Exercise aim
Output, please, exactly those lines of the listing that come before the line with "THICKNESS = 25.5", along with that line itself.

Available data

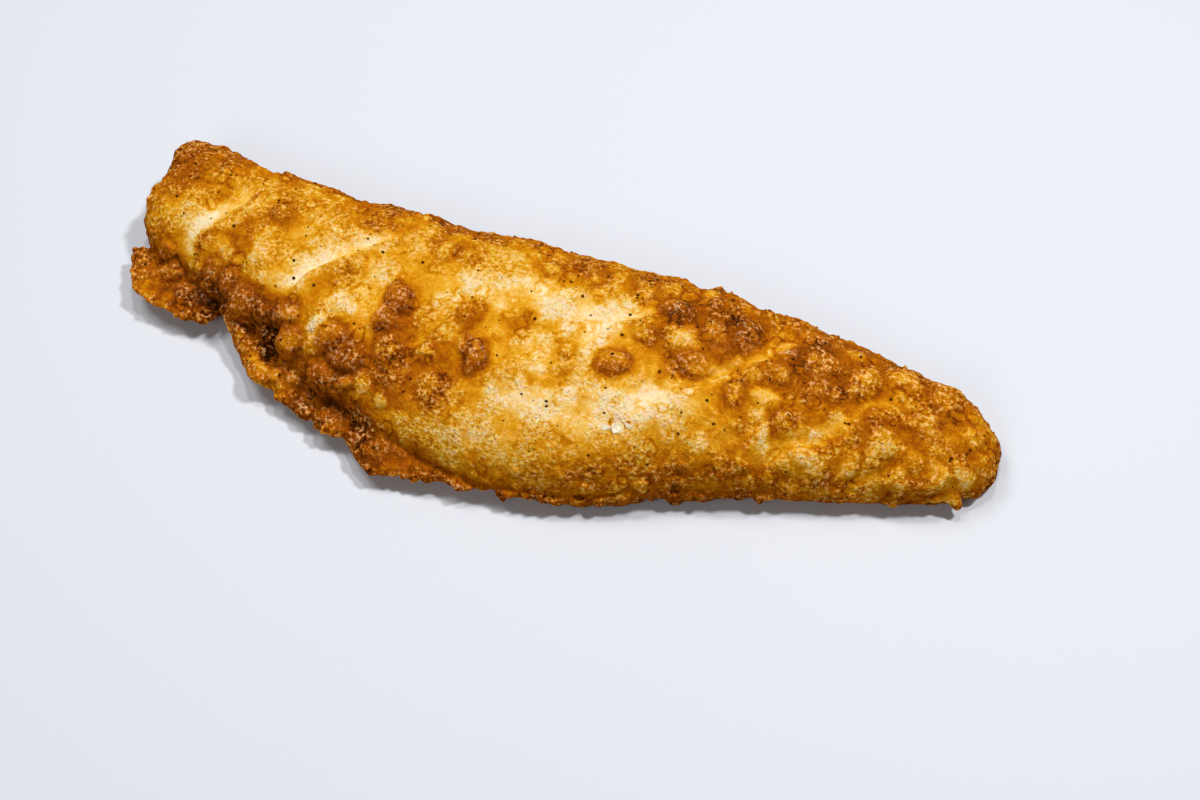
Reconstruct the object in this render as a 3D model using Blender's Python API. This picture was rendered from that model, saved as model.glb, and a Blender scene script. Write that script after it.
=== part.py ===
"""A battered, deep-fried fish fillet: one crusted solid, lying on its flat underside.

The solid is a loft along X. Its outline, its crown and its ragged batter rim come from the driving
dimensions below, and the folds between the flakes and the blown blisters are raised on it as relief.
X runs from the blunt end to the tail end, +Y is the straight side, and Z = 0 is the underside.
"""
import math

import bmesh
import bpy
import numpy as np
from mathutils import Vector, noise

MM = 0.001

# Overall size
LENGTH = 240.0
WIDTH = 77.0
THICKNESS = 25.5

# Long sides of the batter's outline, as (x, y): the straight side and the rolled side
STRAIGHT_SIDE = (
    (-120, 38.5), (-108, 39.4), (-99, 39.6), (-94, 37.4), (-84, 37), (-56, 36), (-41, 37.8), (-34, 36.4),
    (-18, 37.8), (-2, 38.6), (27, 39.4), (50, 37.2), (76, 36.2), (92, 33.4), (108, 29.8), (120, 24),
)
ROLLED_SIDE = (
    (-120, 10.5), (-112, 4), (-98, -1), (-88, -5), (-74, -12), (-60, -19), (-44, -25), (-27, -30), (-8, -32.3),
    (10, -31), (26, -26.5), (44, -19), (64, -12.5), (80, -8), (100, -1.4), (110, 2.4), (120, 7),
)
# Height of the crown along the fillet, and of the widest line of the sides as a share of the crown
CROWN = (
    (-120, 17), (-104, 19.5), (-80, 21), (-40, 23.2), (10, 23.6), (50, 22.2), (80, 19), (104, 15.5), (120, 11),
)
WIDEST_SHARE = 0.3

# Roundness of the section and of the two ends: exponents of a superellipse, 2 being an ellipse
ROLLED_ROUNDNESS = 2.35
STRAIGHT_ROUNDNESS = 2.9
UNDERSIDE_ROUNDNESS = 4.0
BLUNT_END = (26.0, 6.5)
TAIL_END = (21.0, 3.8)
UNDERSIDE_SINK = 1.12
# How far the blunt end is cut back at each y: a shallow notch, then a corner toward the straight side
CUT_BACK = ((4, 0), (11, 0), (17, 0.8), (23, 2.4), (30, 1.8), (36, 1.2), (40, 1.6))

# Thin batter rim that stands out of the rolled side: (x centre, half length, reach)
RIM_LOBES = (
    (-101, 14, 12), (-111, 6, 5.6), (-70, 9, 8.4), (-58, 11, 8.2), (-46, 10, 7.5), (-33, 12, 9.2), (-22, 9, 5.6),
    (-10, 10, 3), (12, 13, 1.6), (31, 6, 1.4), (48, 6, 1), (63, 9, 0.8), (84, 9, 0.3), (101, 8, 0.4),
)
RIM_LOBE_BLUNTNESS = 0.6
RIM_ANGLE = 0.24
RIM_RAGGED = 1.3
RIM_RAGGED_PITCH = 5.5
RIM_RAGGED_SEED = 3.7

# Folds where the flakes of the fish meet, as (x, y) to (x, y), with the ridge beside each
FOLDS = (
    ((-100, 1), (-88, 17)), ((-66, 0), (-46, 20)), ((-29, -6), (-19, 11)), ((-4, 15), (13, 33)),
    ((12, 8), (36, 31)), ((34, -7), (72, 30)), ((69, -6), (89, 14)), ((-19, -18), (-2, -2)),
)
FOLD_DEPTH = 1.1
FOLD_WIDTH = 2.2
RIDGE_HEIGHT = 0.9
RIDGE_OFFSET = 4.4

# Blown blisters of the crust: (x, y, radius, height)
BLISTERS = (
    (-38.2, 4, 4.8, 2.7), (-39.8, -3.5, 4.6, 2.1), (-13, -7, 4.6, 2.6), (-16.3, -3.2, 2.7, 1.5),
    (-17.8, 4, 4.4, 0.9), (-6.3, 6.5, 3.8, 0.8), (8.6, 2.6, 2.6, 0.7), (19.8, 1.8, 3.9, 2.1), (31.2, 24.5, 5, 2.2),
    (51.6, 24, 5, 2.2), (36.5, 10.5, 3.9, 1.9), (37.5, 33, 4.2, 1.2), (-45.8, -14.5, 5, 2.4), (-58.5, -21, 3.9, 1.8),
    (-45, -22.5, 3.8, 1.8), (-78.5, -6, 4.8, 2.4), (-72.6, -7.4, 3.4, 1.8), (-86.5, -4.5, 4.6, 2.4),
    (-98.5, -3.4, 4.6, 2.6), (-92, -4.6, 4.6, 2.5), (-53.5, -14.5, 4.6, 2.2), (-50.5, -20, 4.4, 2.2),
    (51.5, 3.5, 3.8, 1), (66.5, 2, 4.2, 1.1), (68.3, 26.5, 5, 1.5), (70.5, 16.5, 5.2, 1.5), (82, 20.5, 6.4, 1.3),
    (91.5, 5, 6, 1.2), (78.5, 7, 4.4, 0.9), (99, 15.5, 5.4, 1.1), (-91, 5, 3.9, 0.7), (-20, -17.5, 4, 1.2),
)
LUMP_HEIGHT = 0.55
LUMP_PITCH = 11.0
LUMP_SEED = 9.1
# How fast the relief fades down the sides, as a power of the sine of the section's angle
RELIEF_FADE = 0.5

# Fineness of the loft
RINGS_ALONG = 92
RINGS_IN_END = 11
POINTS_OVER = 36
POINTS_UNDER = 10

CRUST_COLOUR = (0.56, 0.27, 0.045, 1.0)
CRUST_ROUGHNESS = 0.42


def through(stations, x):
    """A smooth curve through (x, value) stations, read at x."""
    at = np.array([station[0] for station in stations], float)
    value = np.array([station[1] for station in stations], float)
    slope = np.gradient(value, at)
    k = int(np.clip(np.searchsorted(at, x) - 1, 0, len(at) - 2))
    step = at[k + 1] - at[k]
    t = min(max((x - at[k]) / step, 0.0), 1.0)
    rise = value[k + 1] - value[k]
    bend_a = slope[k] * step - rise
    bend_b = rise - slope[k + 1] * step
    return value[k] + t * rise + t * (1 - t) * ((1 - t) * bend_a + t * bend_b)


def power(value, exponent):
    """A signed power, as a superellipse needs."""
    return math.copysign(abs(value) ** exponent, value)


def ragged(x, y, pitch, seed):
    """Smooth noise between about -1 and 1 that repeats nowhere."""
    return noise.noise(Vector((x / pitch, y / pitch, seed)))


def ring_places():
    """Where each ring of the loft lies: (x, how much of the full section is left)."""
    places = []
    blunt_length, blunt_power = BLUNT_END
    tail_length, tail_power = TAIL_END
    quarter = math.pi / 2
    for k in range(1, RINGS_IN_END):
        angle = quarter * (1 - k / RINGS_IN_END)
        x = -LENGTH / 2 + blunt_length * (1 - math.sin(angle) ** (2 / blunt_power))
        places.append((x, math.cos(angle) ** (2 / blunt_power)))
    first, last = -LENGTH / 2 + blunt_length, LENGTH / 2 - tail_length
    for k in range(RINGS_ALONG + 1):
        places.append((first + (last - first) * k / RINGS_ALONG, 1.0))
    for k in range(1, RINGS_IN_END):
        angle = quarter * k / RINGS_IN_END
        x = LENGTH / 2 - tail_length * (1 - math.sin(angle) ** (2 / tail_power))
        places.append((x, math.cos(angle) ** (2 / tail_power)))
    return places


def section_angles():
    """Angles round the section, from the rolled side over the top, then back under the food."""
    over = [math.pi * k / POINTS_OVER for k in range(POINTS_OVER)]
    under = [math.pi * (1 + k / POINTS_UNDER) for k in range(POINTS_UNDER)]
    return over + under


def rim_reach(x):
    """How far the thin batter rim stands out of the rolled side at x."""
    reach = 0.0
    for centre, half_length, most in RIM_LOBES:
        away = (x - centre) / half_length
        if abs(away) < 1:
            reach = max(reach, most * (1 - away * away) ** RIM_LOBE_BLUNTNESS)
    return max(reach + RIM_RAGGED * ragged(x, 0, RIM_RAGGED_PITCH, RIM_RAGGED_SEED), 0.0)


def section_point(x, left, angle):
    """The plain crowned section at x, without relief, as (y, z)."""
    near, far, crown = (through(curve, x) for curve in (ROLLED_SIDE, STRAIGHT_SIDE, CROWN))
    middle, half = (near + far) / 2, (far - near) / 2 * left
    widest = crown * WIDEST_SHARE
    toward_far = math.cos(angle) < 0
    roundness = STRAIGHT_ROUNDNESS if toward_far else ROLLED_ROUNDNESS
    y = middle - half * power(math.cos(angle), 2 / roundness)
    if math.sin(angle) >= 0:
        return y, widest + (crown - widest) * left * math.sin(angle) ** (2 / roundness)
    sunk = widest * (1 - UNDERSIDE_SINK * left * abs(math.sin(angle)) ** (2 / UNDERSIDE_ROUNDNESS))
    return y, max(sunk, 0.0)


def relief(x, y):
    """Height of the folds, blisters and lumps that stand on the crust at a place in plan."""
    height = LUMP_HEIGHT * ragged(x, y, LUMP_PITCH, LUMP_SEED)
    for start, end in FOLDS:
        line = Vector(end) - Vector(start)
        length = line.length
        line.normalize()
        away = Vector((x, y)) - Vector(start)
        along, across = away.dot(line), away.x * line.y - away.y * line.x
        fade = math.exp(-(max(-along, along - length, 0.0) / FOLD_WIDTH) ** 2)
        height -= fade * FOLD_DEPTH * math.exp(-(across / FOLD_WIDTH) ** 2)
        height += fade * RIDGE_HEIGHT * math.exp(-((across - RIDGE_OFFSET) / FOLD_WIDTH) ** 2)
    domes = 0.0
    for centre_x, centre_y, radius, rise in BLISTERS:
        share = 1 - ((x - centre_x) ** 2 + (y - centre_y) ** 2) / radius ** 2
        if share > 0:
            domes = max(domes, rise * math.sqrt(share))
    return height + domes


def end_share(x):
    """How far into the blunt end x is, from 0 where it starts to 1 at its face."""
    return min(max((BLUNT_END[0] - LENGTH / 2 - x) / BLUNT_END[0], 0.0), 1.0)


def crust_rings():
    """The rings of points that the skin is stretched over, in millimetres."""
    rings = []
    for x, left in ring_places():
        reach = rim_reach(x) * left
        ring = []
        for angle in section_angles():
            y, z = section_point(x, left, angle)
            from_rim = min(angle, 2 * math.pi - angle) / RIM_ANGLE
            y -= reach * math.exp(-from_rim ** 2)
            top = max(math.sin(angle), 0.0) ** RELIEF_FADE
            cut = through(CUT_BACK, y) * end_share(x) ** 2
            ring.append(Vector((x + cut, y, z + top * left * relief(x, y))))
        rings.append(ring)
    return rings


def loft(rings):
    """A closed skin over the rings, with a fan at each end."""
    skin = bmesh.new()
    rows = [[skin.verts.new(point * MM) for point in ring] for ring in rings]
    for row, following in zip(rows, rows[1:]):
        for k in range(len(row)):
            after = (k + 1) % len(row)
            skin.faces.new((row[k], row[after], following[after], following[k]))
    for row, end_x in ((rows[0], -LENGTH / 2), (rows[-1], LENGTH / 2)):
        centre = sum((vertex.co for vertex in row), Vector()) / len(row)
        tip = skin.verts.new((end_x * MM, centre.y, centre.z))
        for k in range(len(row)):
            skin.faces.new((row[k], row[(k + 1) % len(row)], tip))
    bmesh.ops.recalc_face_normals(skin, faces=skin.faces)
    return skin


def fit_to_size(skin):
    """Stretches the skin to the overall size, centred in plan and standing on Z = 0."""
    points = np.array([vertex.co for vertex in skin.verts])
    low, high = points.min(axis=0), points.max(axis=0)
    scale = np.array((LENGTH, WIDTH, THICKNESS)) * MM / (high - low)
    base = np.array(((low[0] + high[0]) / 2, (low[1] + high[1]) / 2, low[2]))
    for vertex, point in zip(skin.verts, (points - base) * scale):
        vertex.co = point


def crust_material():
    """Golden-brown fried batter."""
    material = bpy.data.materials.new("fried_batter")
    material.use_nodes = True
    shader = material.node_tree.nodes["Principled BSDF"]
    shader.inputs["Base Color"].default_value = CRUST_COLOUR
    shader.inputs["Roughness"].default_value = CRUST_ROUGHNESS
    shader.inputs["Metallic"].default_value = 0.0
    return material


def build_fillet(collection):
    """The battered fillet, as one named object."""
    skin = loft(crust_rings())
    fit_to_size(skin)
    mesh = bpy.data.meshes.new("battered_fillet")
    skin.to_mesh(mesh)
    skin.free()
    mesh.shade_smooth()
    mesh.materials.append(crust_material())
    fillet = bpy.data.objects.new("battered_fillet", mesh)
    collection.objects.link(fillet)
    return fillet


def main():
    """Clears the scene and models the fillet."""
    for thing in list(bpy.data.objects):
        bpy.data.objects.remove(thing, do_unlink=True)
    collection = bpy.data.collections.new("fried_fish_fillet")
    bpy.context.scene.collection.children.link(collection)
    build_fillet(collection)


if __name__ == "__main__":
    main()
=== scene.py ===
"""The looks of a battered, deep-fried fish fillet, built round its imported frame.

The crust is one skin: a lofted body, a ragged batter rim and blown blisters are welded together and
then get their folds, lumps and browning. Pepper, crumbs, torn flakes and a strand of batter lie on it.
Design values are in millimetres in the frame's own axes: +X runs from the blunt end to the tail end,
+Y is the straight side, and Z = 0 is the surface that the fillet lies on.
"""
import logging
import math
from collections.abc import Callable, Iterable, Iterator, Sequence
from dataclasses import dataclass, field
from enum import Enum

import bmesh
import bpy
import numpy as np
from bpy.types import ID, Material, Mesh, Node, NodeSocket, NodeTree, Object
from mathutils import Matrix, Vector, noise
from mathutils.bvhtree import BVHTree


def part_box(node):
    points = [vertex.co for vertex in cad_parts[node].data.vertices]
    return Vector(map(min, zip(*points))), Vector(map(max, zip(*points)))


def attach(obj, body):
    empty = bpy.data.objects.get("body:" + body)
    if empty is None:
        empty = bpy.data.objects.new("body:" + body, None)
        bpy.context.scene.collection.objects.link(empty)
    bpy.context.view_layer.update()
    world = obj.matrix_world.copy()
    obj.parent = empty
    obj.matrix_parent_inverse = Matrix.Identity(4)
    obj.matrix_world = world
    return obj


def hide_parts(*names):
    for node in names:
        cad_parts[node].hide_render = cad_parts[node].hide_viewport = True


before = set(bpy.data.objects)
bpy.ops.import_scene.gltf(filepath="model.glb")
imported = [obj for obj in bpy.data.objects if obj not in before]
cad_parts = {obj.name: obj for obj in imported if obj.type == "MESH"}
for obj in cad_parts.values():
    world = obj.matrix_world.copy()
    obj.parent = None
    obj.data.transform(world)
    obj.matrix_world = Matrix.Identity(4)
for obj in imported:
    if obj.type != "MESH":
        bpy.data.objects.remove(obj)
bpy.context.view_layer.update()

LOG = logging.getLogger("fish_fillet")
MM = 0.001
NODE = "battered_fillet"
BODY = "root"
FULL_TURN = 6.28  # radians, for grains that chance turns
TONES = (0.02, 0.95)  # the palest and the brownest that the crust may be
WANDERING = ((11.0, 3.4, 1.0), (3.6, 0.6, 2.0))  # pitch, reach and seed of each wave
DOWN = Vector((0, 0, -1))
noise.seed_set(5)


# ---------------------------------------------------------------- small mathematics

def signed_power(value: np.ndarray, exponent: np.ndarray | float) -> np.ndarray:
    """A power that keeps its sign, as a superellipse needs."""
    return np.sign(value) * np.abs(value) ** exponent


def step(value: np.ndarray, low: float, high: float) -> np.ndarray:
    """A smooth step from 0 at low to 1 at high, where low may be the larger."""
    share = np.clip((value - low) / (high - low), 0.0, 1.0)
    return share * share * (3 - 2 * share)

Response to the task
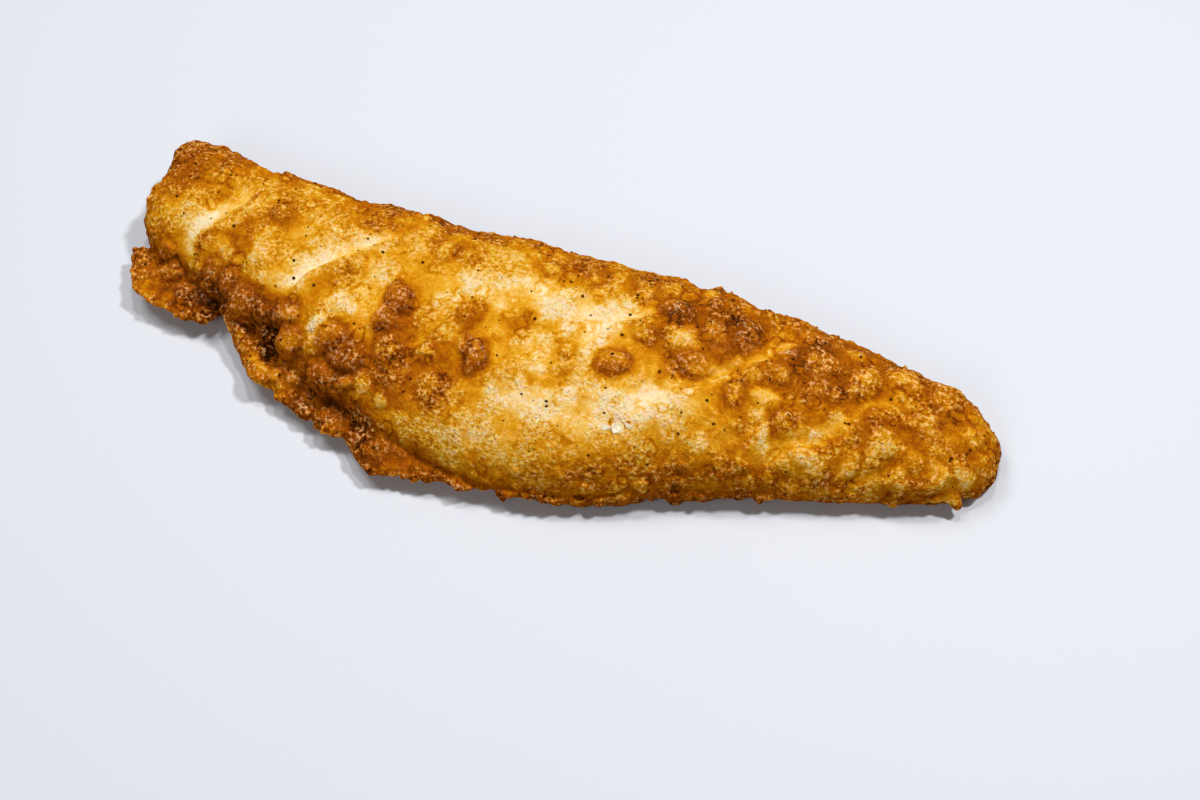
Reconstruct the object in this render as a 3D model using Blender's Python API. This picture was rendered from that model, saved as model.glb, and a Blender scene script. Write that script after it.
=== part.py ===
"""A battered, deep-fried fish fillet: one crusted solid, lying on its flat underside.

The solid is a loft along X. Its outline, its crown and its ragged batter rim come from the driving
dimensions below, and the folds between the flakes and the blown blisters are raised on it as relief.
X runs from the blunt end to the tail end, +Y is the straight side, and Z = 0 is the underside.
"""
import math

import bmesh
import bpy
import numpy as np
from mathutils import Vector, noise

MM = 0.001

# Overall size
LENGTH = 240.0
WIDTH = 77.0
THICKNESS = 25.5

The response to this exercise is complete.